Repeat exactly, please, the lines that begin at the start of the listing and end at the line holding "return m.finish(m.bump(lines, 0.004, 0.4))".

━━━━━ Data block ━━━━━

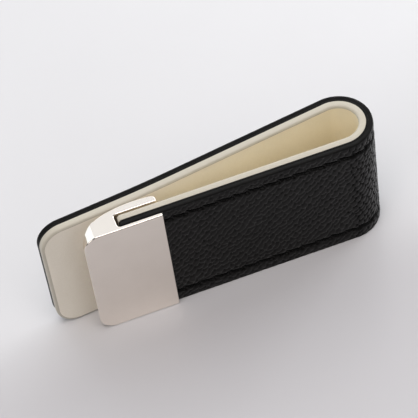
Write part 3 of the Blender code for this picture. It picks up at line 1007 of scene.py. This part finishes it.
def polished_metal():
    """Mirror polish with the faintest wiping marks and a very slight waviness."""
    m = Shader("polished_metal", metallic=1.0)
    smear = m.noise(m.place(), 0.25, 4.0, 0.55)
    m.set("Base Color", m.colours(smear, (0.3, (0.88, 0.815, 0.745)), (0.7, (0.91, 0.845, 0.775))))
    marks = m.node("ShaderNodeMapping", Vector=m.place(), Rotation=(0.3, 0.9, 0.5), Scale=(0.4, 6.0, 6.0))
    scratches = m.noise(marks.outputs["Vector"], 2.0, 6.0, 0.7)
    m.set("Roughness", m.spread(scratches, 0.35, 0.75, 0.055, 0.11))
    waves = m.bump(m.noise(m.place(), 0.16, 1.0), 0.02, 0.3)
    return m.finish(m.bump(scratches, 0.001, 0.3, waves))


def turned_metal(name, low, high, colour):
    """Bare steel with fine lines; its roughness runs from low to high."""
    m = Shader(name, metallic=1.0)
    marks = m.node("ShaderNodeMapping", Vector=m.place(), Scale=(0.15, 3.0, 3.0))
    lines = m.noise(marks.outputs["Vector"], 3.0, 5.0, 0.6)
    dark = tuple(c * 0.9 for c in colour)
    m.set("Base Color", m.colours(lines, (0.3, dark), (0.7, colour)))
    m.set("Roughness", m.spread(lines, 0.3, 0.7, low, high))
    return m.finish(m.bump(lines, 0.004, 0.4))


def floor_material():
    """Smooth pale board whose colour darkens a little towards the front, as painted shade standing in for
    light falling off away from the lamps.
    """
    m = Shader("pale_floor", specular_ior_level=0.5)
    back = m.node("ShaderNodeSeparateXYZ", Vector=m.place()).outputs["Y"]
    # Painted shade: the colour ramp below darkens the floor towards the front, in place of the light's own
    # falloff.
    into_light = m.spread(back, -20.0, 6.0, 0.0, 1.0)
    painted_falloff = m.colours(into_light, (0.0, (0.86, 0.85, 0.86)), (1.0, WHITE))
    painted_falloff.node.color_ramp.interpolation = "EASE"
    tone = m.noise(m.place(), 0.02, 2.0)
    base = m.colours(tone, (0.3, (0.672, 0.666, 0.684)), (0.7, (0.692, 0.686, 0.704)))
    m.set("Base Color", m.multiply(base, painted_falloff))
    m.set("Roughness", m.spread(m.noise(m.place(), 0.3, 3.0), 0.3, 0.7, 0.36, 0.44))
    return m.finish(m.bump(m.noise(m.place(), 3.0, 3.0), 0.01, 0.15))


# ---- Pieces --------------------------------------------------------------------------------------------
paint = edge_paint()
make_layer(COVER, (grain_leather(), paint), "cover")
make_layer(BOARD, (board_material(), paint), "filler")
make_layer(LINING, (lining_leather(), lining_edge()), "lining")
make_stitches(thread_material())
make_clasp(polished_metal())
steel = turned_metal("spring_steel", 0.22, 0.38, (0.42, 0.42, 0.43))
make_layer(SPRING, (steel, steel), "spring")
pin_metal = turned_metal("pin_steel", 0.10, 0.22, (0.72, 0.71, 0.70))
for node in ("retaining_pin_lower", "retaining_pin_upper"):
    for material_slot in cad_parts[node].material_slots:
        material_slot.material = pin_metal

# ---- Floor, camera and lights --------------------------------------------------------------------------
FLOOR_HALF = 1.5  # metres


def make_floor():
    corners = [(-1, -1), (1, -1), (1, 1), (-1, 1)]
    points = [(FLOOR_HALF * x, FLOOR_HALF * y, 0.0) for x, y in corners]
    floor = mesh_object("floor", points, [(0, 1, 2, 3)])
    floor.data.materials.append(floor_material())


CAMERA_LENS = 198.1
CAMERA_HEIGHT_ANGLE = math.radians(50.06)  # above the floor
CAMERA_TURN = math.radians(12.257)  # from straight ahead along +Y, towards +X
CAMERA_ROLL = math.radians(9.457)
CAMERA_DISTANCE = 420.65  # millimetres
CAMERA_SHIFT_RIGHT = 24.52  # the fold's centre lies this far right of the view's middle, in millimetres
CAMERA_SHIFT_UP = -4.812


def make_camera():
    right = Vector((math.cos(CAMERA_TURN), -math.sin(CAMERA_TURN), 0.0))
    ahead = Vector((math.sin(CAMERA_TURN), math.cos(CAMERA_TURN), 0.0))
    skyward = Vector((0.0, 0.0, 1.0))
    up = ahead * math.sin(CAMERA_HEIGHT_ANGLE) + skyward * math.cos(CAMERA_HEIGHT_ANGLE)
    forward = ahead * math.cos(CAMERA_HEIGHT_ANGLE) - skyward * math.sin(CAMERA_HEIGHT_ANGLE)
    fold = Vector((FOLD_X, FOLD_Y, 0.0))
    place = fold - right * CAMERA_SHIFT_RIGHT - up * CAMERA_SHIFT_UP - forward * CAMERA_DISTANCE
    roll_right = right * math.cos(CAMERA_ROLL) - up * math.sin(CAMERA_ROLL)
    roll_up = right * math.sin(CAMERA_ROLL) + up * math.cos(CAMERA_ROLL)
    camera = bpy.data.objects.new("camera", bpy.data.cameras.new("camera"))
    camera.data.lens = CAMERA_LENS
    camera.data.clip_start = 0.01
    turn = Matrix((roll_right, roll_up, -forward)).transposed().to_4x4()
    camera.matrix_world = Matrix.Translation(place * MM) @ turn
    bpy.context.scene.collection.objects.link(camera)
    bpy.context.scene.camera = camera


# Softboxes round the clip: degrees to the right of the camera's heading, degrees above the floor,
# distance and size in metres, watts, and tint.
SOFTBOXES = {
    "behind_high": (-10.0, 55.0, 0.60, 0.50, 0.69, (0.95, 0.975, 1.0)),
    "behind": (-8.0, 28.0, 0.38, 0.30, 0.24, (1.0, 0.98, 0.96)),
    "behind_left": (-50.0, 25.0, 0.38, 0.30, 0.34, (0.88, 0.96, 1.0)),
    "behind_right": (26.0, 24.0, 0.38, 0.20, 0.30, (0.92, 0.97, 1.0)),
    "right": (55.0, 22.0, 0.38, 0.18, 0.66, (0.96, 0.99, 1.0)),
    "front_high": (180.0, 76.0, 0.60, 0.34, 1.60, (1.0, 0.95, 0.925)),
    "front_right": (130.0, 35.0, 0.45, 0.30, 0.26, (1.0, 0.97, 0.95)),
    "front_left": (-130.0, 32.0, 0.45, 0.28, 0.48, (1.0, 0.97, 0.95)),
}
SKY_STRENGTH = 0.11
SKY_DARK = 0.15  # the sky's share of its strength towards the front, where the photographer would stand


def make_sky():
    """A faint white sky that dims towards the front."""
    world = bpy.data.worlds.new("studio")
    world.use_nodes = True
    nodes, links = world.node_tree.nodes, world.node_tree.links
    direction = nodes.new("ShaderNodeTexCoord").outputs["Generated"]
    ahead = nodes.new("ShaderNodeVectorMath")
    ahead.operation = "DOT_PRODUCT"
    ahead.inputs[1].default_value = (math.sin(CAMERA_TURN), math.cos(CAMERA_TURN), 0.35)
    links.new(direction, ahead.inputs[0])
    fall = nodes.new("ShaderNodeMapRange")
    fall.interpolation_type = "SMOOTHSTEP"
    for name, number in zip(RANGE_SOCKETS, (-0.75, 0.25, SKY_DARK, 1.0)):
        fall.inputs[name].default_value = number
    links.new(ahead.outputs["Value"], fall.inputs["Value"])
    strength = nodes.new("ShaderNodeMath")
    strength.operation = "MULTIPLY"
    strength.inputs[1].default_value = SKY_STRENGTH
    links.new(fall.outputs["Result"], strength.inputs[0])
    links.new(strength.outputs["Value"], nodes["Background"].inputs["Strength"])
    nodes["Background"].inputs["Color"].default_value = (*WHITE, 1.0)
    bpy.context.scene.world = world


def make_lights():
    for name, (turn, height, distance, size, energy, tint) in SOFTBOXES.items():
        light = bpy.data.lights.new(name, "AREA")
        light.size = size
        light.energy = energy
        light.color = tint
        heading, rise = CAMERA_TURN + math.radians(turn), math.radians(height)
        level = Vector((math.sin(heading), math.cos(heading), 0.0))
        direction = level * math.cos(rise) + Vector((0.0, 0.0, math.sin(rise)))
        made = bpy.data.objects.new(name, light)
        made.location = direction * distance
        made.rotation_euler = direction.to_track_quat("Z", "Y").to_euler()
        bpy.context.scene.collection.objects.link(made)


make_floor()
make_camera()
make_sky()
make_lights()
bpy.context.scene.view_settings.view_transform = "Standard"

━━━━━

Result for this exercise:
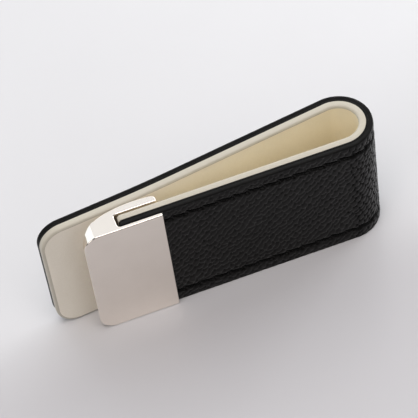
Write part 3 of the Blender code for this picture. It picks up at line 1007 of scene.py. This part finishes it.
def polished_metal():
    """Mirror polish with the faintest wiping marks and a very slight waviness."""
    m = Shader("polished_metal", metallic=1.0)
    smear = m.noise(m.place(), 0.25, 4.0, 0.55)
    m.set("Base Color", m.colours(smear, (0.3, (0.88, 0.815, 0.745)), (0.7, (0.91, 0.845, 0.775))))
    marks = m.node("ShaderNodeMapping", Vector=m.place(), Rotation=(0.3, 0.9, 0.5), Scale=(0.4, 6.0, 6.0))
    scratches = m.noise(marks.outputs["Vector"], 2.0, 6.0, 0.7)
    m.set("Roughness", m.spread(scratches, 0.35, 0.75, 0.055, 0.11))
    waves = m.bump(m.noise(m.place(), 0.16, 1.0), 0.02, 0.3)
    return m.finish(m.bump(scratches, 0.001, 0.3, waves))


def turned_metal(name, low, high, colour):
    """Bare steel with fine lines; its roughness runs from low to high."""
    m = Shader(name, metallic=1.0)
    marks = m.node("ShaderNodeMapping", Vector=m.place(), Scale=(0.15, 3.0, 3.0))
    lines = m.noise(marks.outputs["Vector"], 3.0, 5.0, 0.6)
    dark = tuple(c * 0.9 for c in colour)
    m.set("Base Color", m.colours(lines, (0.3, dark), (0.7, colour)))
    m.set("Roughness", m.spread(lines, 0.3, 0.7, low, high))
    return m.finish(m.bump(lines, 0.004, 0.4))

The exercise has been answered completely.